A recounting of a couple’s voyage by boat from France to California.
Hofmann writes that she and her husband, Günter, left their biotech company after what she describes as a “traumatic coup,” and, as a result, they felt compelled to reassess their lives. Instead of a conventional retirement, they chose adventure and decided to circumnavigate the world by boat—a trip that would ultimately take eight years and would land them in 62 countries. The author and her husband commissioned the building of a 43-foot Catana—“the Rolls Royce of catamarans”—in France, and took courses in sailing and navigation. They encountered frustrating delays in the construction and delivery of their vessel, but eventually set sail from Canet, France, in 2000, intending to end their first voyage in San Diego. (This debut is the first of three volumes that, taken together, document the trip in its entirety.) Over the course of their travels—with memorable, thoroughly described stops in Morocco, Panama, El Salvador, Guatemala, and many other locations—the two wrestle with tumultuous weather, injury, and mechanical malfunction.

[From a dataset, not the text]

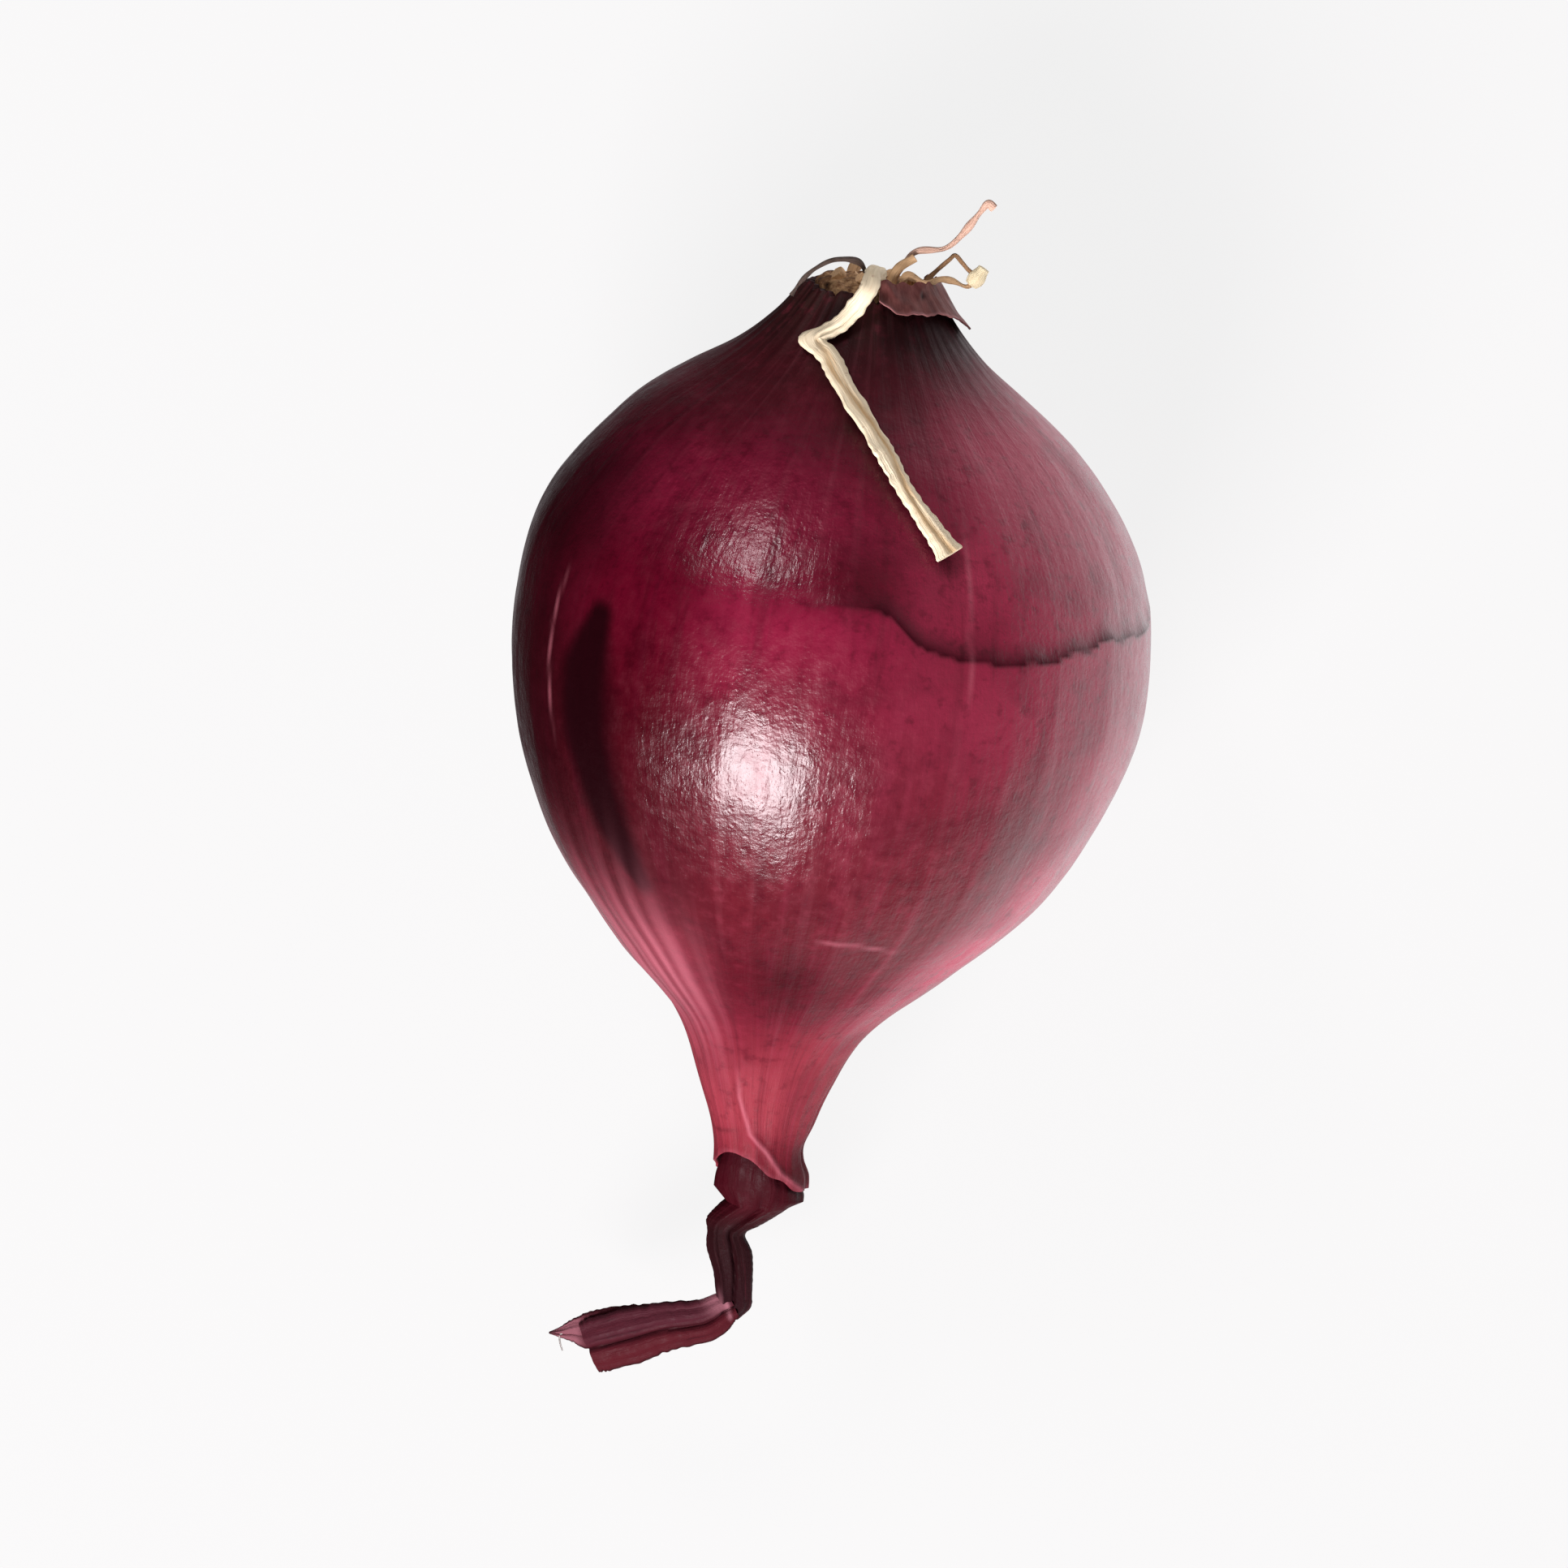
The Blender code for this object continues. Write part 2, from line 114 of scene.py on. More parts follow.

The threat of crime reared its head when another couple was robbed at knife point in Costa Rica. While in Mexico, their laptop broke down, and the accumulation of troubles caused Hofmann to have a dispirited meltdown. But she recovered her stride and returned with renewed commitment to their expedition. The book is an eclectic hybrid of multiple genres, including travelogue, personal memoir, and photo essay, and it can even be understood as inspirational self-help when Hofmann reflects deeply on the lessons she learned at sea. The work is illustrated with gorgeous color photography throughout, and sidebars furnish interesting cultural and historical information. That said, the overall aesthetic of the work—which is large and glossy, like a coffee-table book—is still a bit cramped; there’s so much stuffed onto to the pages that it sometimes feels visually chaotic. Hofmann’s prose is always lucid, although she’s inclined toward melodramatic theatricality: “Tomorrow, we must enter that turbulent Strait again, then to the sea beyond. Only God knows what I will find out there.”
A companionable, if occasionally overwrought, tale of adventure.